Yesterday’s negotiation came in the middle of the night: a phone call at 12:16 AM. The voice directed by a message to call a cell number if this computer was found. What is this all about? I responded: It was a stolen computer. Mine. Taken during a violent break into our car while sitting listening to the internship presentations. The car, locked in the Hotel Rose parking lot, apparently prey for thieves. After our toast to you at Kell’s Irish Pub, we discovered the back window smashed and everything cleaned out: backpacks of clothes, a bag of supplies, and my computer bag with a life time of work stored in a half million files on a computer and tablet. The thieves left an expensive Hydro Flask of Hop Valley Alpahdelic IPA. No one said thieves were smart.

With the tablet activated in lost mode, the GPA pinged 9 hours later. It was at 19100 Burnside Station. I drove to Portland yesterday morning in the dim hope of finding it. Linda thought I was a bit foolish. I think you would have joined in the adventure. Anticipate seeing someone walking out of a car with a computer bag slung over the shoulder. Rock and roll. Game on. Time to get physical. Use surprise as the element much like we did in Hawaii when you were much younger.

But the bluff and bluster wore down to a different reality: an apartment complex with hundreds of very poor souls. Eking out an existence. A messy squalor with cars containing an equal measure of mess as the apartments they surrounded. Crowded apartments as I knocked on doors and they opened with kids looking out in curiosity while I looked in with equal curiosity. The kid: Who’s that guy mama? Me: How do you live like this? I narrowed the location of the tablet to a half dozen cars parked out of a half dozen apartments. I left my number and the story with many of the dwellers who sympathized, satisfied the thief had a reason but was a thief nevertheless.
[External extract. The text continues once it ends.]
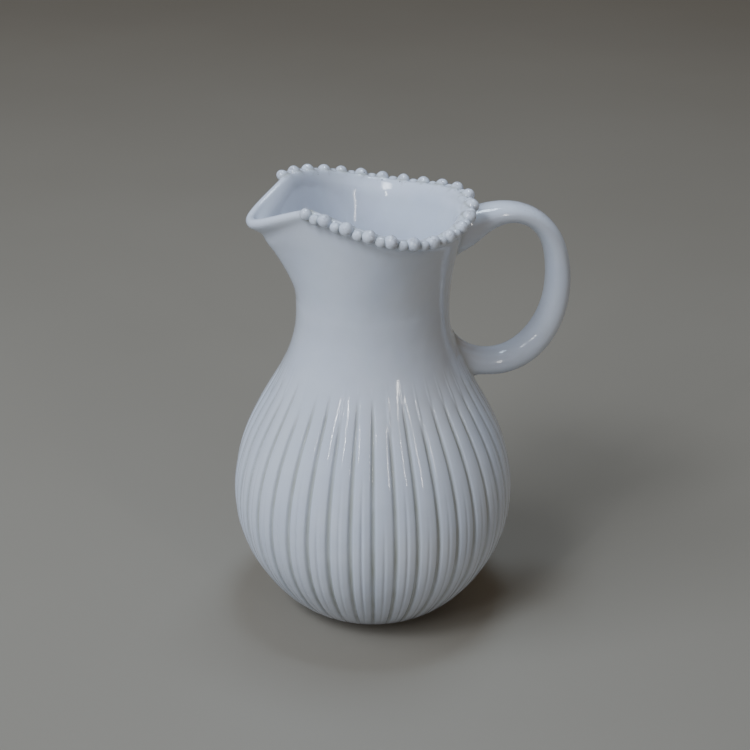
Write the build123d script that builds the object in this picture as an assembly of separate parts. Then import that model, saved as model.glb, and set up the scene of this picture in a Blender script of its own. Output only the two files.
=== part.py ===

Back to the story: So the call came in to ask about this computer. Yes, it was stolen. Yes, it was encrypted and backed up so I would lose nothing but time in getting it set up again. Yes, he was mad at his wife for paying $500 for a stolen computer. Yes, he had to get to work on the graveyard shift. This is where you come in. What would KT do? So, I heard your voice: Just buy it back and roll on. Let him move forward. He’s eking out an existence and needs an edge like anyone else. I offered him $500. He said he was late for work and his wife would call.

Dogg Man: I loved the way you wanted to always rock and roll at the moment but upon reflection would also do the right thing and move on. Negotiate. Satisfy both sides.